### WHAT THE EXERCISE ASKS
Using the data below, repeat all of it precisely.

[Object data in JSON]
## BEGIN
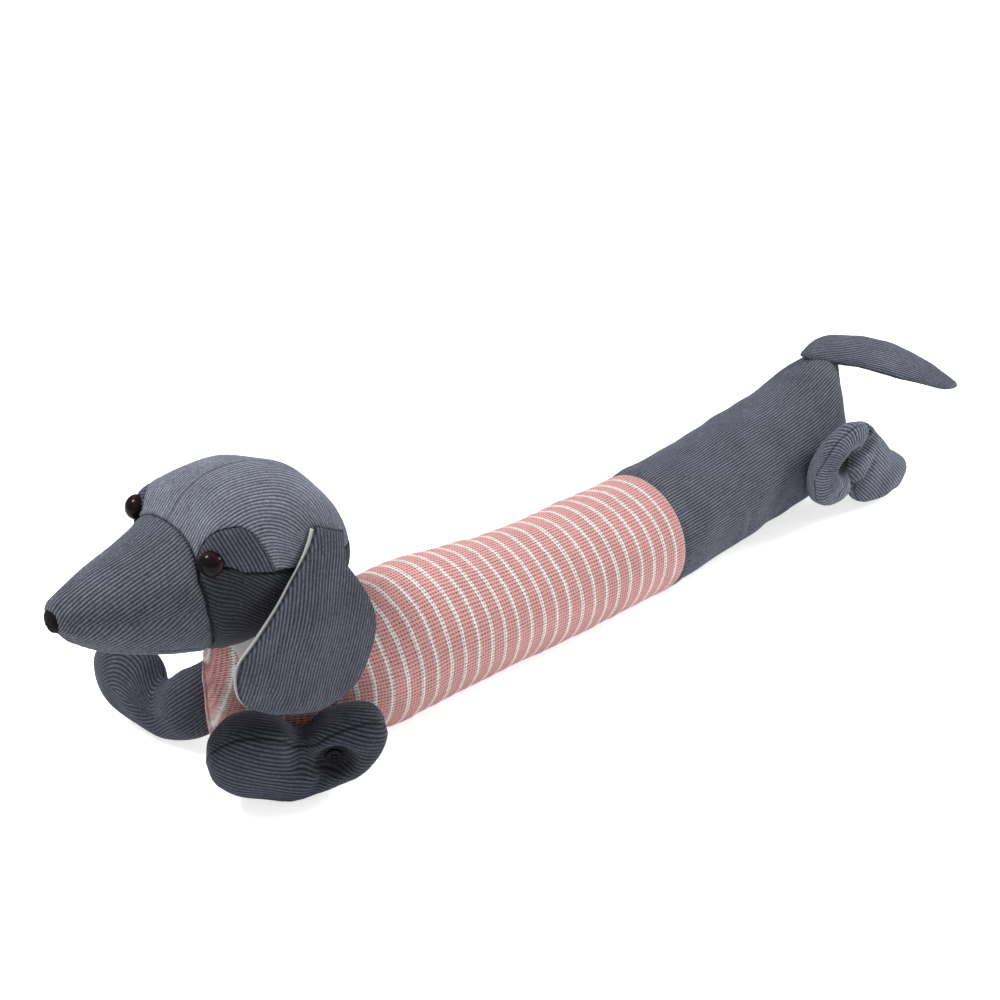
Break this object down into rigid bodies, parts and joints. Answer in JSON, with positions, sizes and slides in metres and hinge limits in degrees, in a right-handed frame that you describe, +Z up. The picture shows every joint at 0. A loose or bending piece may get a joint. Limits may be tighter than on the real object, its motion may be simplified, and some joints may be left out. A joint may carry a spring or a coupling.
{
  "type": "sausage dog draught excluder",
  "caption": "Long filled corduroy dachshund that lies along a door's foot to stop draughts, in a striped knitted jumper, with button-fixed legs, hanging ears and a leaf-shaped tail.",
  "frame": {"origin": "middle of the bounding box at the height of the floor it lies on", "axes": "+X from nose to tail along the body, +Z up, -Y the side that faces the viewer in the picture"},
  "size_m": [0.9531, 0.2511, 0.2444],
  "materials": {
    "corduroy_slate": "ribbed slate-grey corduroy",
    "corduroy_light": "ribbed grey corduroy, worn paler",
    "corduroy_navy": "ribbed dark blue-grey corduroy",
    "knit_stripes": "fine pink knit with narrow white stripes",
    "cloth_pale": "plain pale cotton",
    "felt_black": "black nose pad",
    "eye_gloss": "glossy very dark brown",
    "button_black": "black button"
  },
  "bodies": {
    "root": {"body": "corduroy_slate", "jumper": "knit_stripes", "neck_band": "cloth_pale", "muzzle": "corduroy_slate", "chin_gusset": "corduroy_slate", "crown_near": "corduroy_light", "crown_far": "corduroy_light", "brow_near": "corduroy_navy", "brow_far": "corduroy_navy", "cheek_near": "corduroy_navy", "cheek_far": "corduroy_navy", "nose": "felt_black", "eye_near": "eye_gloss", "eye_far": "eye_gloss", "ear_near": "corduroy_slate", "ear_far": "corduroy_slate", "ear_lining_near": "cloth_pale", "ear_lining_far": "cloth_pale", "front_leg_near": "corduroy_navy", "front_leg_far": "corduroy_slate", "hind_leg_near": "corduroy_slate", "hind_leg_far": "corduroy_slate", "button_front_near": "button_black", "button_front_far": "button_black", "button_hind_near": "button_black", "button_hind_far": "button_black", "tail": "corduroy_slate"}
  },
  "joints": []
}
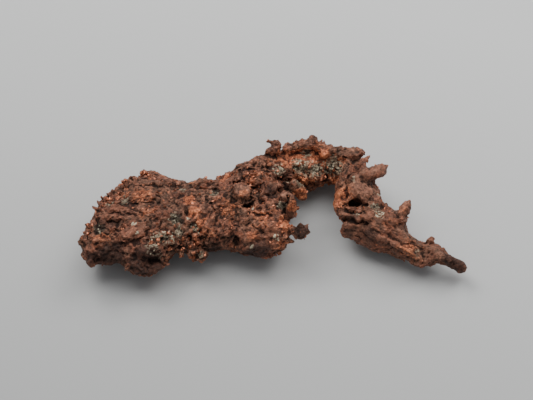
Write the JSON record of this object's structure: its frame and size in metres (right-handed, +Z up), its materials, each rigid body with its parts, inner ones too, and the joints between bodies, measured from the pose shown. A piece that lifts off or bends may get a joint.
## END
### RESPONSE TO THIS TASK
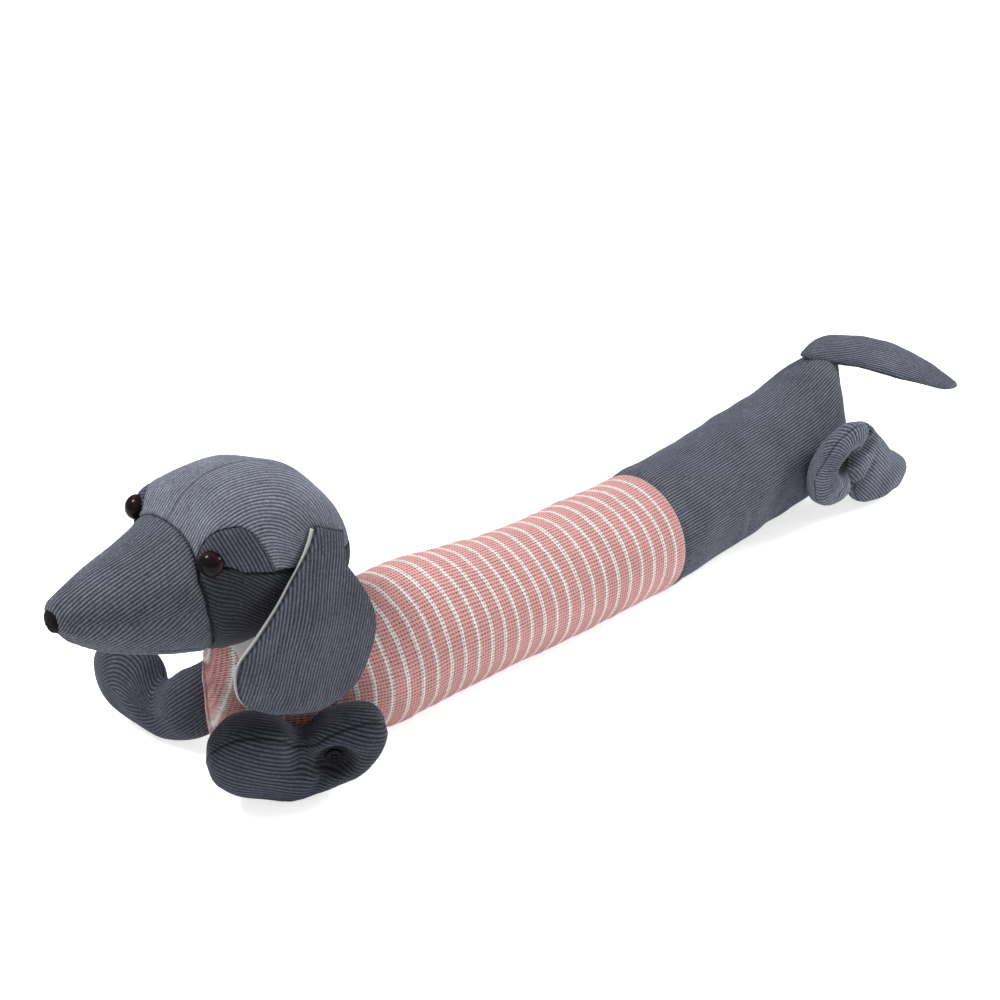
Break this object down into rigid bodies, parts and joints. Answer in JSON, with positions, sizes and slides in metres and hinge limits in degrees, in a right-handed frame that you describe, +Z up. The picture shows every joint at 0. A loose or bending piece may get a joint. Limits may be tighter than on the real object, its motion may be simplified, and some joints may be left out. A joint may carry a spring or a coupling.
{
  "type": "sausage dog draught excluder",
  "caption": "Long filled corduroy dachshund that lies along a door's foot to stop draughts, in a striped knitted jumper, with button-fixed legs, hanging ears and a leaf-shaped tail.",
  "frame": {"origin": "middle of the bounding box at the height of the floor it lies on", "axes": "+X from nose to tail along the body, +Z up, -Y the side that faces the viewer in the picture"},
  "size_m": [0.9531, 0.2511, 0.2444],
  "materials": {
    "corduroy_slate": "ribbed slate-grey corduroy",
    "corduroy_light": "ribbed grey corduroy, worn paler",
    "corduroy_navy": "ribbed dark blue-grey corduroy",
    "knit_stripes": "fine pink knit with narrow white stripes",
    "cloth_pale": "plain pale cotton",
    "felt_black": "black nose pad",
    "eye_gloss": "glossy very dark brown",
    "button_black": "black button"
  },
  "bodies": {
    "root": {"body": "corduroy_slate", "jumper": "knit_stripes", "neck_band": "cloth_pale", "muzzle": "corduroy_slate", "chin_gusset": "corduroy_slate", "crown_near": "corduroy_light", "crown_far": "corduroy_light", "brow_near": "corduroy_navy", "brow_far": "corduroy_navy", "cheek_near": "corduroy_navy", "cheek_far": "corduroy_navy", "nose": "felt_black", "eye_near": "eye_gloss", "eye_far": "eye_gloss", "ear_near": "corduroy_slate", "ear_far": "corduroy_slate", "ear_lining_near": "cloth_pale", "ear_lining_far": "cloth_pale", "front_leg_near": "corduroy_navy", "front_leg_far": "corduroy_slate", "hind_leg_near": "corduroy_slate", "hind_leg_far": "corduroy_slate", "button_front_near": "button_black", "button_front_far": "button_black", "button_hind_near": "button_black", "button_hind_far": "button_black", "tail": "corduroy_slate"}
  },
  "joints": []
}
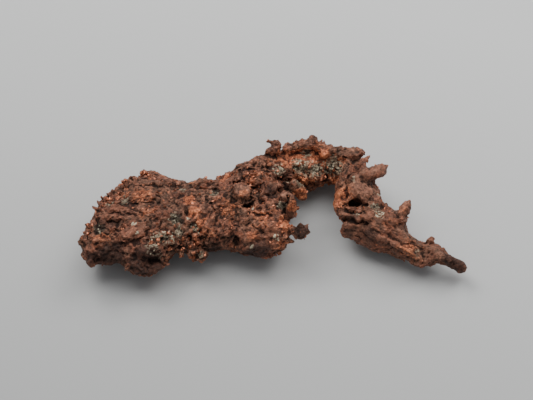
Write the JSON record of this object's structure: its frame and size in metres (right-handed, +Z up), its materials, each rigid body with its parts, inner ones too, and the joints between bodies, measured from the pose shown. A piece that lifts off or bends may get a joint.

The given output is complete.